Many people tend to shrug off news reports that talk about the plunging US dollar. “A rising or falling dollar doesn’t really affect me, so why should I care?” The fact of the matter is that a dropping or rising US dollar affects every man, woman, and child in the country, and a continued weak dollar has significant consequences on the economy.

The first question that you might have is: what would cause the US dollar to drop so rapidly over the past 6-7 years?

There are many reasons why the US dollar has dropped, but here are the top three:

1. The United States has a very large import/export imbalance. The United States imports much more than it exports. A country like China, on the other hand, exports MUCH more than it imports. This is important. China will build up massive amounts of US dollars and US debt in its reserves, and will eventually sell dollars and buy other things (Euros, oil, gold) in order to diversify.

2. Spiraling debt and large deficits.

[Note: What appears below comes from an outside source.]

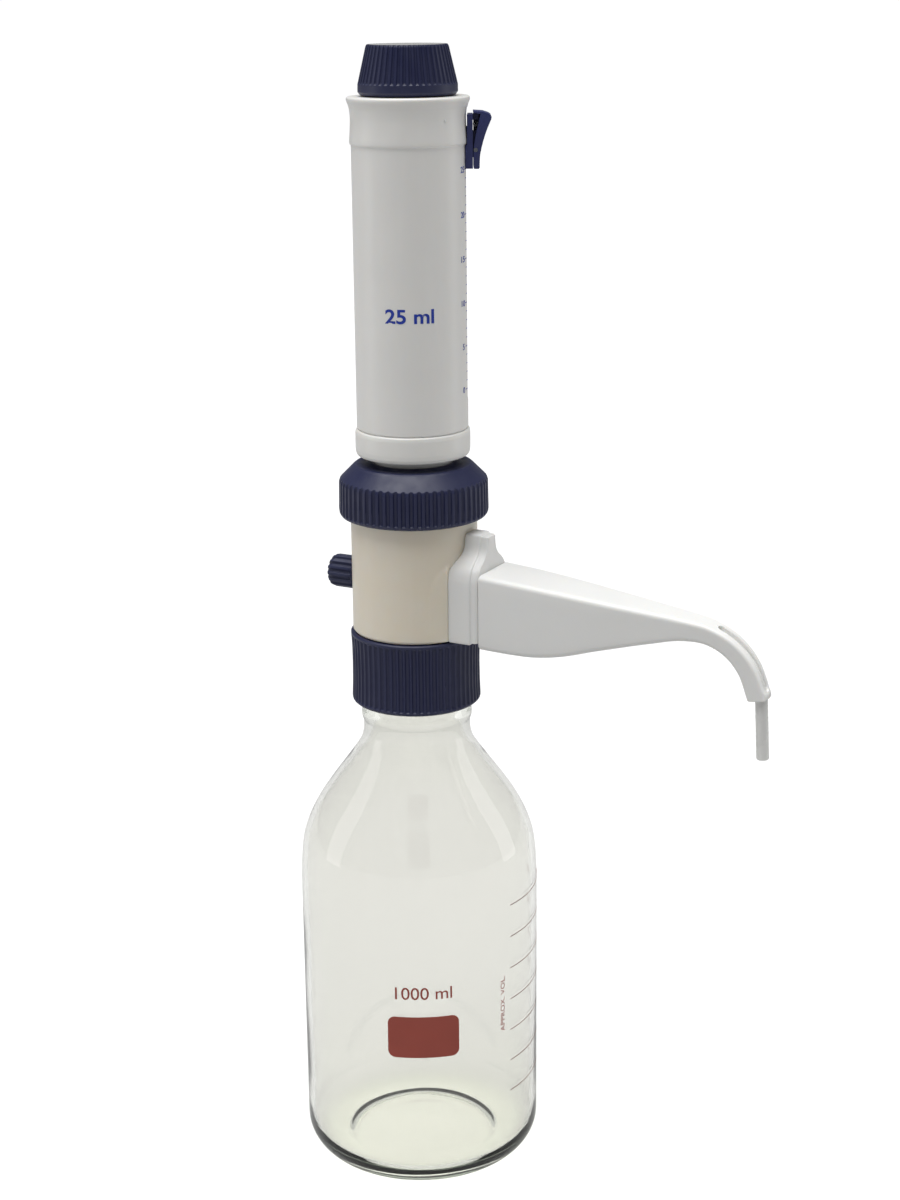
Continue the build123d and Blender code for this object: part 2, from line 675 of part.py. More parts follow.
# =========================================================== vent plug
with BuildPart() as vent_plug:
    with BuildSketch(Plane.XZ):
        Polygon(
            (-39.5, vent_z), (-39.5, vent_z + 5.4), (-38.6, vent_z + 6.5), (-37.6, vent_z + 6.9),
            (-28.2, vent_z + 6.9), (-27.2, vent_z + 6.5), (-26.3, vent_z + 5.0), (-26.3, vent_z + 3.0),
            (-17.6, vent_z + 3.0), (-17.0, vent_z + 2.4), (-17.0, vent_z),
            align=None,
        )
    revolve(axis=Axis((0, 0, vent_z), (1, 0, 0)))
    with BuildSketch(across_x(-40)):
        with Locations((0, vent_z)):
            with PolarLocations(7.2, 14):
                Circle(0.95)
    extrude(amount=12.4, mode=Mode.SUBTRACT)
vent_plug.part.label = "vent_plug"
export_step(vent_plug.part, "parts/vent_plug.step")

with BuildPart() as vent_o_ring:
    with BuildSketch(Plane.XZ):
        with Locations((-24.3, vent_z + 3.9)):
            Circle(0.6)
    revolve(axis=Axis((0, 0, vent_z), (1, 0, 0)))
vent_o_ring.part.label = "vent_o_ring"
export_step(vent_o_ring.part, "parts/vent_o_ring.step")
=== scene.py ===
import math

import bmesh
import bpy
import numpy as np
from mathutils import Matrix, Vector


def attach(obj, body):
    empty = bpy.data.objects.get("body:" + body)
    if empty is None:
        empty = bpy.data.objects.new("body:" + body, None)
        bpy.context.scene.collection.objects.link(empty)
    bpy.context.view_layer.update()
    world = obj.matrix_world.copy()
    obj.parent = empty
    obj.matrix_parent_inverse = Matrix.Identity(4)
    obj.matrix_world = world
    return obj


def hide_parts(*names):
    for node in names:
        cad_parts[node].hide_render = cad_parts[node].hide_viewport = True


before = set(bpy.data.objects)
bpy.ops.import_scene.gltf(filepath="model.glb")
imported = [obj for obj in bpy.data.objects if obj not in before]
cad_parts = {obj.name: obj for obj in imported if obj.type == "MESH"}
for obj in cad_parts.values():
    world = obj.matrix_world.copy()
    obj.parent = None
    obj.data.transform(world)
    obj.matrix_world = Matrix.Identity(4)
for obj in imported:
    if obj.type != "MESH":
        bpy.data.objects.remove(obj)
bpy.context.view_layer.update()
MM = 0.001
rad = math.radians
scene = bpy.context.scene


# ------------------------------------------------------------------ camera
def make_camera():
    pitch, roll, turn = rad(16.35), rad(-0.58), rad(28.0)
    fwd = Vector((-math.sin(turn) * math.cos(pitch), math.cos(turn) * math.cos(pitch), -math.sin(pitch)))
    right = Vector((math.cos(turn), math.sin(turn), 0.0))
    up = right.cross(fwd)
    r2 = math.cos(roll) * right + math.sin(roll) * up
    u2 = -math.sin(roll) * right + math.cos(roll) * up
    cam = bpy.data.cameras.new("camera")
    cam.lens, cam.sensor_width = 63.217, 36.0
    cam.clip_start, cam.clip_end = 0.05, 50
    ob = bpy.data.objects.new("camera", cam)
    scene.collection.objects.link(ob)
    m = Matrix((r2, u2, -fwd)).transposed().to_4x4()
    m.translation = Vector((0.4062, -0.73335, 0.49395))
    ob.matrix_world = m
    scene.camera = ob


make_camera()
scene.view_settings.view_transform = "Standard"
scene.view_settings.look = "None"


# --------------------------------------------------------------- materials
def srgb(r, g, b):
    def f(c):
        c /= 255.0
        return c / 12.92 if c <= 0.04045 else ((c + 0.055) / 1.055) ** 2.4

    return (f(r), f(g), f(b), 1.0)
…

Big deficits translate into increased amounts of debt for the country. One of the biggest reasons for the large recent deficits is the “war on terror.” It costs tremendous amounts of money to maintain the USA’s military presence, especially in Iraq and Afghanistan, and this all translates to a large yearly deficit, which becomes debt. A country has a balance sheet just like a business does, and its currency is a proxy that tells you how well the country’s “books” are looking. If a country such as the USA has ballooning debt and deficits every year, their dollars will be sold in favor of something else, such as the Euro.

3. Other factors will conspire to weaken the US currency against others in the world, such as spiking oil prices and a declining housing market. The subprime mortgage meltdown in the United States and the spiking prices of oil have resulted in a weaker US currency. Let’s take a country like Canada. Canada is resource-rich and due to the high oil prices will have a much stronger “balance sheet” every year due to those extra revenues. The United States, for the most part, must import their oil. These things all conspire to create not only a weak US currency but also strong currencies throughout the world.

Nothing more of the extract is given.